We know that currently many researchers are constantly looking for new ways to produce energy in a sustainable way, and in this aspect the use of biomass has been the subject of many studies because it is a renewable source of energy, since thanks to several thermochemical methods, such as pyrolysis, it can be transformed into oil, synthesis gas and biochar; and particularly bio-oil is of great interest because it can be used to produce biofuels and other desired bioproducts.
Hazelnut shells can be used as biomass for energy and other products. Source: pixabay.com.
In this regard, a group of researchers from the Heilongjiang Academy of Agricultural Machinery Science in China recently published in the Journal for Renewable and Sustainable Energy their study of the physicochemical properties of wood vinegar and bio-oil produced by pyrolysis of hazelnut shells.
Currently, pyrolysis technology is of great importance for the development of fuels from biomass, since the oils produced from this raw material have great potential for use in the chemical and energy industries. Basically, pyrolysis is the thermal treatment of biomass in the absence of oxygen. On the one hand, the oil obtained is separated into two phases, a soluble brown liquid called wood vinegar and a dense dark brown or black liquid called tar. Synthesis gas rich in volatile organic compounds is also obtained and the residue is charcoal.
Biomass pyrolysis scheme. Design prepared in PowerPoint, contains a public domain image.
Wood vinegar has various uses in the agricultural field, as an insect repellent, fertilizer, coagulant or to control plant growth, while tar can be used as a heavy fuel for boilers. But the uses of both are closely linked to their chemical composition, which is determined by the properties of the raw material from which they are derived.
And this group of researchers were able to determine that the wood vinegar and tar obtained by subjecting hazelnut shells to thermal processes contained many phenolic substances, which prompted them to carry out a more in-depth investigation of their properties. Specifically, the objective of the research focused on the study of the effects of pyrolysis temperature on the characteristics of the wood vinegar and tar fraction produced in the bio-oil from hazelnut shell pyrolysis, paying special attention to the antioxidant activity of both products.
For the experiment, samples of hazelnut shells were collected, ground and sieved to a size between 75 and 380 μm, dried and characterized to determine that the samples contained mainly 73.08 wt.% volatile compounds and 22.82 wt.% fixed carbon, 3.47 wt.% moisture and 0.63 wt.% ash, furthermore, an analysis of their calorific value determined a value of 20.06 MJ/kg.
To carry out the pisolysis reaction, a tubular furnace type reactor was used, 20 g of sample were placed and a heating rate of 10 °C/min and a gas flow of 80 mL/min were selected, also controlling the temperature between various values between 400 and 1000 °C. The samples were then subjected to the treatment for 20 min.

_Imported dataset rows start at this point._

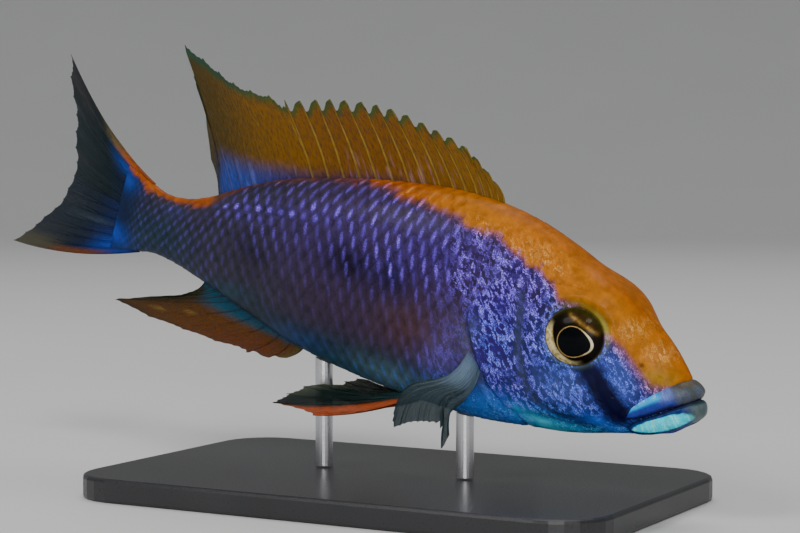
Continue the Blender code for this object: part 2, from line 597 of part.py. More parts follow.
def material(name, color, roughness, metallic=0.0):
    mat = bpy.data.materials.new(name)
    mat.use_nodes = True
    shader = mat.node_tree.nodes["Principled BSDF"]
    shader.inputs["Base Color"].default_value = (*color, 1.0)
    shader.inputs["Roughness"].default_value = roughness
    shader.inputs["Metallic"].default_value = metallic
    return mat


def paint(parts):
    """One material for each kind of piece, set on the nodes whose names start that way."""
    finishes = {
        "head": material("orange_head", (0.78, 0.33, 0.03), 0.40),
        "gill_cover": material("violet_gill_cover", (0.12, 0.11, 0.52), 0.30, 0.4),
        "upper_lip": material("blue_lip", (0.28, 0.50, 0.62), 0.35),
        "lower_lip": material("blue_lip_below", (0.28, 0.50, 0.62), 0.35),
        "eye": material("dark_eye", (0.02, 0.02, 0.03), 0.08),
        "torso": material("violet_flank", (0.16, 0.12, 0.34), 0.32, 0.3),
        "tail_stalk": material("violet_stalk", (0.16, 0.13, 0.30), 0.32, 0.3),
        "dorsal_fin": material("orange_fin", (0.62, 0.30, 0.04), 0.45),
        "anal_fin": material("orange_anal_fin", (0.62, 0.26, 0.02), 0.45),
        "caudal_fin": material("blue_tail_fin", (0.05, 0.12, 0.30), 0.45),
        "pectoral_fin": material("clear_fin", (0.42, 0.50, 0.52), 0.40),
        "pelvic_fin": material("green_fin", (0.10, 0.24, 0.20), 0.45),
        "stand_base": material("dark_base", (0.02, 0.02, 0.022), 0.25),
        "stand_rod": material("steel_rod", (0.62, 0.62, 0.64), 0.28, 1.0),
    }
    for obj in parts.objects:
        for start, finish in finishes.items():
            if obj.name.startswith(start):
                obj.data.materials.clear()
                obj.data.materials.append(finish)


def main():
    clear_scene()
    parts = bpy.data.collections.new("cichlid_on_stand")
    tools = bpy.data.collections.new("cutters")
    for collection in (parts, tools):
        bpy.context.scene.collection.children.link(collection)
    tools.hide_render = True
    build_torso(parts, tools)
    build_head(parts, tools)
    skin = build_fins(parts, tools)
    nose_down = Matrix.Rotation(math.radians(PITCH_DEG), 4, "Y")
    pose = Matrix.Translation((SNOUT_X, 0.0, SNOUT_Z)) @ nose_down
    for obj in list(parts.objects) + list(tools.objects):
        obj.data.transform(pose)
    bpy.context.view_layer.update()
    build_stand(parts, skin)
    paint(parts)
    for obj in tools.objects:
        obj.hide_render = True
        obj.display_type = "WIRE"
    for obj in parts.objects:
        if obj.type == "MESH" and not obj.name.startswith("stand_base"):
            obj.data.shade_smooth()
            obj.data.set_sharp_from_angle(angle=math.radians(40))


main()
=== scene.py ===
# %% [markdown]
# A male cichlid with an orange blaze, held life size on a small display stand.
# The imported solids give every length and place. This script keeps that frame still and dresses
# it: one skin over the body, scale plates over the skin, fine fins, eyes, lips and lights.
# Nothing is read from disk except the frame, and every random draw is seeded.

# %% Load the fixed frame
import math
from functools import partial

import bpy
import numpy as np
from mathutils import Matrix, Vector


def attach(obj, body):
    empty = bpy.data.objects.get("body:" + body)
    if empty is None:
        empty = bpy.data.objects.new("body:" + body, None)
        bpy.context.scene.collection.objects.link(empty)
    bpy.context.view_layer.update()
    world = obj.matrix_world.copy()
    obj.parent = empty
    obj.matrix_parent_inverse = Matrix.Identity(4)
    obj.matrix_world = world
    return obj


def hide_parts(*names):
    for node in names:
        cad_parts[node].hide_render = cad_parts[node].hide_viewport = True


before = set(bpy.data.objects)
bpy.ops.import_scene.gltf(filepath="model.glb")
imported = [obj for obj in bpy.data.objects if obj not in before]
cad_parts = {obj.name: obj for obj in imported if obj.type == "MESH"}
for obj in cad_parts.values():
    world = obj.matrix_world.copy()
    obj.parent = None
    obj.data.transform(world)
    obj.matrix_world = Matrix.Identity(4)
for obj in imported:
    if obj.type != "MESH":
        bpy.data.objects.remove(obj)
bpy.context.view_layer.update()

# %% [markdown]
# The fish is drawn in its own coordinates: a share of the standard length back from the snout,
# a share up, and a share sideways. They are the same values that shape the solids, so the skin
# can be worked out at any fineness and still lie where the solids lie.

# %% Lengths and outline of the fish
STANDARD_LENGTH = 0.115
PITCH_DEG = 13.0
TAIL_SIDE_BEND_DEG = -11.0
TAIL_RISE_DEG = 4.0
BEND_START = 0.35
SNOUT_X = 0.0761
SNOUT_Z = 0.0205
MM = 0.001 / STANDARD_LENGTH

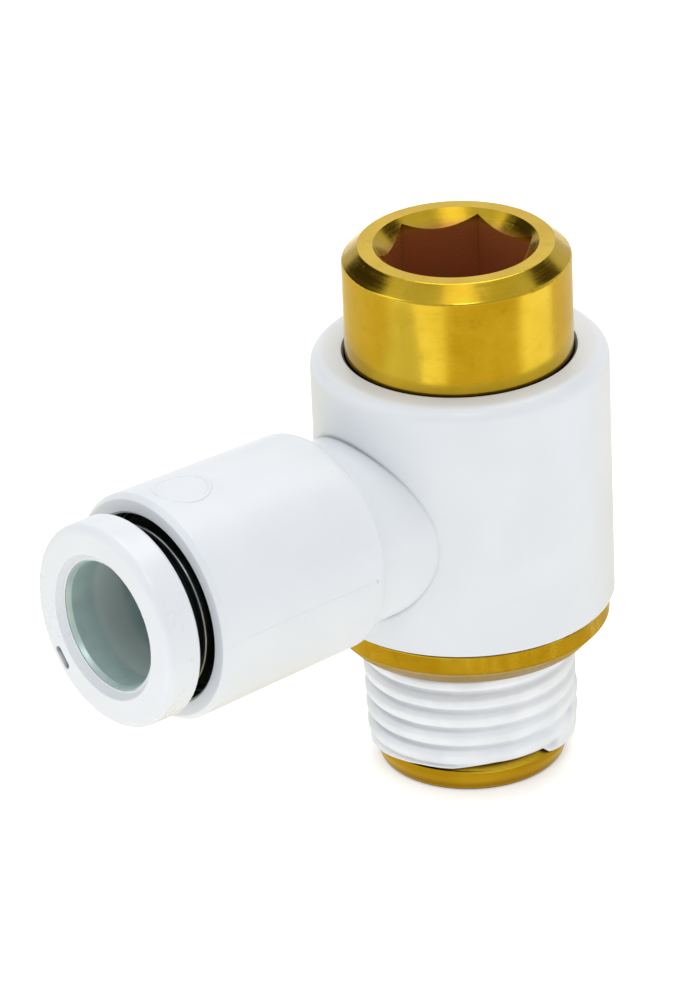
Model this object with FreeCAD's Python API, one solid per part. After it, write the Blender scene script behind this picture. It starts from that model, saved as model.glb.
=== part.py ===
import FreeCAD, Part
import math
import os

from FreeCAD import Vector

# Banjo flow control valve: a hollow brass stud with a taper pipe thread, and a white plastic elbow
# that swivels round it and holds a push-in socket for 8 mm tube. Millimetres, +Z up.
# Origin: the stud's axis at the underside of the brass flange, where the thread starts.
# The elbow's branch runs along -X.

# ---- driving dimensions -------------------------------------------------------------------------
TUBE_D = 8.0                    # outside diameter of the tube that pushes in
TUBE_STOP_DEPTH = 18.75         # from the button's face to the tube stop

THREAD_PITCH = 1.337            # R 1/4
THREAD_GAUGE_R = 13.157 / 2     # major radius at the gauge plane
THREAD_GAUGE_LENGTH = 6.0       # from the small end to the gauge plane
THREAD_DEPTH = 0.72
THREAD_LENGTH = 9.0
THREAD_RUNOUT = 10.5            # the groove is swept from this far below the flange
TAPER = 1 / 32                  # change of radius with length, 1:16 on diameter

FLANGE_R = 9.05
FLANGE_H = 2.35
BODY_R = 9.4
BODY_H = 17.2
HEAD_R = 7.2
HEAD_RISE = 7.15                # from the body's top to the head's top
HEX_AF = 8.5                    # across the flats
HEX_DEPTH = 6.7
HEX_TURN = 33.0                 # degrees from the branch, as assembled

BRANCH_RISE = 8.0               # from the body's bottom to the branch's axis
SLEEVE_ROOT_R = 7.09            # the sleeve widens to its mouth by the mould's draft
SLEEVE_MOUTH_R = 7.34
SLEEVE_START = 12.1             # all branch positions are distances from the stud's axis
SLEEVE_END = 25.4
NECK_R = 6.0
NECK_DROP = 0.35                # the neck's axis below the sleeve's
BUTTON_R = 6.6
BUTTON_FACE = 29.15
BUTTON_THICK = 2.5

BARREL_R = 6.68                 # the stud where the elbow runs on it
ELBOW_BORE_R = 6.75
END_PLAY = 0.12                 # at each end of the elbow's body
FIT = 0.02                      # between pieces that stay together

# ---- derived places -----------------------------------------------------------------------------
BODY_Z0 = FLANGE_H + END_PLAY
BODY_Z1 = BODY_Z0 + BODY_H
HEAD_Z1 = BODY_Z1 + HEAD_RISE
SHOULDER_Z = BODY_Z1 - 1.8      # floor of the recess that takes the head
HEAD_Z0 = SHOULDER_Z + END_PLAY
HEX_Z0 = HEAD_Z1 - HEX_DEPTH
BRANCH_Z = BODY_Z0 + BRANCH_RISE
TUBE_STOP = BUTTON_FACE - TUBE_STOP_DEPTH

SEAT_Z = 7.3                    # step that the orifice seat rests on
LOWER_RING_Z = 3.8              # middles of the O-rings and of the rows of cross holes
LOWER_HOLES_Z = 5.7
UPPER_HOLES_Z = 10.5
UPPER_RING_Z = 14.2
GUIDE_Z0 = 12.4
GUIDE_Z1 = 19.2
SNAP_Z = GUIDE_Z1 + FIT
NECKED_R = 5.2                  # the stud between its lands, where air runs round it
STUD_BORE_R = 3.6
PORT_BORE_R = 3.0
ORIFICE_R = 1.5
RING_CORD_R = 0.68
NEEDLE_SEAL_Z = 13.3

os.makedirs("parts", exist_ok=True)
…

Example of the liquid fraction obtained from biomass pyrolysis. Source: @emiliomoron.
The results showed that wood vinegar was the predominant bio-oil phase, representing between 83-91 wt.% of the bio-oil; the tar fraction being much lower, so it should be taken into account that moisture has a significant influence on the bio-oil yield. Likewise, temperature has much influence on the yield, favoring the fraction of wood vinegar as it increased; the maximum tar value was obtained at 900 °C, mainly attributable to the decomposition and volatilization of the hazelnut shell particles.
As for the composition of the wood vinegar, approximately 120 organic compounds could be identified, which shows us that the hazelnut shells have a complex composition, the main compounds found being phenols and acids, and in smaller proportion ketones, alcohols, ethers, aldehydes and esters. And in the tar it was the insoluble and viscous liquid fraction, and in this phase it was possible to identify approximately 200 organic compounds, with a composition very similar to that of the wood vinegar. And in both compounds it was determined that the antioxidant capacity is closely linked to the high phenol content in their composition.
This research is very important because it lays the foundations for new applications for bio-oils obtained from the pyrolysis of hazelnut shells, so that pyrolysis oils can be considered not only as a source of biofuels for boilers but also as raw material for the synthesis of many products of interest, especially for their content of antioxidant compounds such as phenols.